While there are a few spikes in results, these individual results should be interpreted in the context of the data as a whole. In their paper, the researchers themselves provide plausible explanations for these results. They clearly conclude that there is no evidence of an increased risk of meningioma among users of mobile phones, and that for glioma, the overall results are inconclusive.

Alongside the general shortcomings of case-control studies, the following points should be considered when interpreting these results:

  • In the main, this study actually found an apparent reduced risk of brain tumours with mobile phone use, but the researchers dismiss this as being a real association and give possible explanations for these findings. These include sampling differences in the participating centres, missed cases or misdiagnosis.
  • Many people declined entry into the study, so participation was also quite low - 78% among meningioma cases, 64% among glioma cases and 53% among controls. There were also some differences between those who responded and those who did not.

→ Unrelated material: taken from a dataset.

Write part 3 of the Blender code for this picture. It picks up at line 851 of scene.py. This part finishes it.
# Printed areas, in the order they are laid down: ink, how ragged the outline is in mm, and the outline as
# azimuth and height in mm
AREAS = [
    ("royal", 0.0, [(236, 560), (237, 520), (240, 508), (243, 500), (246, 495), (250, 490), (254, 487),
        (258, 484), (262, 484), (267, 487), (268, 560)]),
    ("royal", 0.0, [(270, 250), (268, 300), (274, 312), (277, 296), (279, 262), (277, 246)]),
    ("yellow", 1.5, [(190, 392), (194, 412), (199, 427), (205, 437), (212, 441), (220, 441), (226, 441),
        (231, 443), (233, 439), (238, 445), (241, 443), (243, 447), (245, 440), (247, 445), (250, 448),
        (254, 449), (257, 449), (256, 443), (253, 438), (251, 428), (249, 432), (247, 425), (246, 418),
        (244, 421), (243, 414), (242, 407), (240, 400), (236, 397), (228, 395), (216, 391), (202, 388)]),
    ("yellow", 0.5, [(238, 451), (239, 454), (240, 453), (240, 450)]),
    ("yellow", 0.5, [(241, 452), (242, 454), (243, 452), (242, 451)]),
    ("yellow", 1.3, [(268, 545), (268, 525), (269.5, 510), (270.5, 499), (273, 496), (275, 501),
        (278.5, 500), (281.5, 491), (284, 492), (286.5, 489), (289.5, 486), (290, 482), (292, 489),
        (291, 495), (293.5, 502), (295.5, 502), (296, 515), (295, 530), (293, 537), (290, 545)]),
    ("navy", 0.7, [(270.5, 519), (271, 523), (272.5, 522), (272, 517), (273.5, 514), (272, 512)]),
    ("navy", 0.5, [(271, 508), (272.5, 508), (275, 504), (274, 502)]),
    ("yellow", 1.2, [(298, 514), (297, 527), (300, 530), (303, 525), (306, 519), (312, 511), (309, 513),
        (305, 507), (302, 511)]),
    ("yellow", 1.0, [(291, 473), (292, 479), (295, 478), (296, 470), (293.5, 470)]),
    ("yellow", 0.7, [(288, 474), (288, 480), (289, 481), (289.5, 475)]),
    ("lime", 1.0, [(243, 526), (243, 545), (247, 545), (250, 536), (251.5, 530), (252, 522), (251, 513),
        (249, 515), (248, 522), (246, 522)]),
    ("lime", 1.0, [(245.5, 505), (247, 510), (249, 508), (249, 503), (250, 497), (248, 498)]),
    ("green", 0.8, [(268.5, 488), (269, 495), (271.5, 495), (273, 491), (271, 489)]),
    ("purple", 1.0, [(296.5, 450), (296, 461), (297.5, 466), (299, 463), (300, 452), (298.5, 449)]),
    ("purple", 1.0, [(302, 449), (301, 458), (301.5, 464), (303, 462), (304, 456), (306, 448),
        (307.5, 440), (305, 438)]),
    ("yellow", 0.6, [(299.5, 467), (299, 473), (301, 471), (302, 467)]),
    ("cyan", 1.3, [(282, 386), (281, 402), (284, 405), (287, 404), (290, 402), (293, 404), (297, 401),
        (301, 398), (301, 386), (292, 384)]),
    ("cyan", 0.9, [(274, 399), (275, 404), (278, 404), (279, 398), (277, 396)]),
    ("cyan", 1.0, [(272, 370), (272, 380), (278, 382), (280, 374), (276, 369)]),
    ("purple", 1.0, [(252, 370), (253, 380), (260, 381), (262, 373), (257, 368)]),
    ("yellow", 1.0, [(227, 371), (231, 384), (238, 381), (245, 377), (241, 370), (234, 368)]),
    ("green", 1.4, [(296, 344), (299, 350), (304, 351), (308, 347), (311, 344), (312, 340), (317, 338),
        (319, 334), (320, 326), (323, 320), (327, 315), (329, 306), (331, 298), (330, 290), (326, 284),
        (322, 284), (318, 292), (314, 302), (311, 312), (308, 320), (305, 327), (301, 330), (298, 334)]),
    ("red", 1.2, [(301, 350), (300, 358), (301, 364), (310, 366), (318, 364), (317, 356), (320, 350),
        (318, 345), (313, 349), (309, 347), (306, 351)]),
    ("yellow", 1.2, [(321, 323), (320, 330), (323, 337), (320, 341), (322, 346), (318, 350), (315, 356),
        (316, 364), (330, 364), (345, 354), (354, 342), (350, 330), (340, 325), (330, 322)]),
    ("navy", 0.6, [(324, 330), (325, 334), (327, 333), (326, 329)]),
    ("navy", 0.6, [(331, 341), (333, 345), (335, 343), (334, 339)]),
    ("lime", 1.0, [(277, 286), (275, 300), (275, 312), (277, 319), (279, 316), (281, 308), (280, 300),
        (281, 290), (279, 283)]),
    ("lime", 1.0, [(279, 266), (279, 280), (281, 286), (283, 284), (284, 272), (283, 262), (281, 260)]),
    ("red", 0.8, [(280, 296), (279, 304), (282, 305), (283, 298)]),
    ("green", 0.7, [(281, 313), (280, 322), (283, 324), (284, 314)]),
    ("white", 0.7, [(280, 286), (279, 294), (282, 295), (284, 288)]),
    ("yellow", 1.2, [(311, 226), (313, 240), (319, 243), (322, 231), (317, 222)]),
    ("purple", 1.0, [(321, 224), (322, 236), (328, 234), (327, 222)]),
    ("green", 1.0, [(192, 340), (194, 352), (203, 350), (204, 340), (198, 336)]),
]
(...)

  • As with all case-control studies, this one cannot prove causation, i.e. it cannot prove that mobile phone use or lack of it was having an effect on levels of cancer and not the other way round. They say, for example, that having early symptoms of a brain tumour may dissuade people from using mobile phones – although this is unlikely to account for all the patterns seen in these data.
  • The researchers acknowledge that their adjustment for education is not a perfect adjustment for socioeconomic status.

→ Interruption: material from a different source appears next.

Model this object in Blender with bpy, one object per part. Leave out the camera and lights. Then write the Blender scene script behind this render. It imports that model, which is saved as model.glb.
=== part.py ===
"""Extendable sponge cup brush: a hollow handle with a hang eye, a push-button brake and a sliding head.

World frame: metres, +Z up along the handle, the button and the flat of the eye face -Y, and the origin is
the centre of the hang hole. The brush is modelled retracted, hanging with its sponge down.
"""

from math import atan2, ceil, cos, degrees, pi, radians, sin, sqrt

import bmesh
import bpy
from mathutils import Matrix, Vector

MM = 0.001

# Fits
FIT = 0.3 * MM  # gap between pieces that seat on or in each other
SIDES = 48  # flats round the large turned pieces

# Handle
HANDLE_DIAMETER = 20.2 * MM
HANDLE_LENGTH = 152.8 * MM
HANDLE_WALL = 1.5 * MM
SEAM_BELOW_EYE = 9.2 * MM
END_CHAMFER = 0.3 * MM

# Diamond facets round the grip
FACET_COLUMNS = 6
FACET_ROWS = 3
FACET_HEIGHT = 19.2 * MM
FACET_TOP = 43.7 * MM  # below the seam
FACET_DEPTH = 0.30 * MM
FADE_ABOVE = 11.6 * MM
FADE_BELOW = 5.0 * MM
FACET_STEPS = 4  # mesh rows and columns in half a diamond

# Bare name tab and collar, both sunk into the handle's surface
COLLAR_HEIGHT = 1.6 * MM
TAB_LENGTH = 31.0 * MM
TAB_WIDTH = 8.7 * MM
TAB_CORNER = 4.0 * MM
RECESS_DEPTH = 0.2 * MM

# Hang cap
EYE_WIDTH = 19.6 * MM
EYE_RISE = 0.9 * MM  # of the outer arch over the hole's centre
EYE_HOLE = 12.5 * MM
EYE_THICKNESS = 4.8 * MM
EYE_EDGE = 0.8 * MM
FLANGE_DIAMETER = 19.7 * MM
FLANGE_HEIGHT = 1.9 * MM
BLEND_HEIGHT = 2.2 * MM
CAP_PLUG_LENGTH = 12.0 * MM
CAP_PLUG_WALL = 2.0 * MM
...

  • They explain the possible reasons for the few significant results they found. The small positive links they found between the highest levels of cumulative call time and risk of glioma have been discussed.
  • One disadvantage of case-control studies is that they do not give any indication of the absolute risks of disease. Brain cancers are rare. In 2006, the incidence (i.e. number of new cases) of brain or central nervous system cancers diagnosed in the UK was about seven in every 100,000 people. Across 13 countries, only 3,115 meningiomas and 4,301 gliomas were identified over the study period (four years). The vast majority of people do not develop these diseases.
  • Cancers may take a long time to develop, and ongoing analyses are important.

Overall, the emphasis some newspapers have placed on selected results of this research is misleading. This study does not provide evidence that mobile phones cause cancer. More research will follow and over time, as data gathers, the longer-term effects of mobile use can be assessed.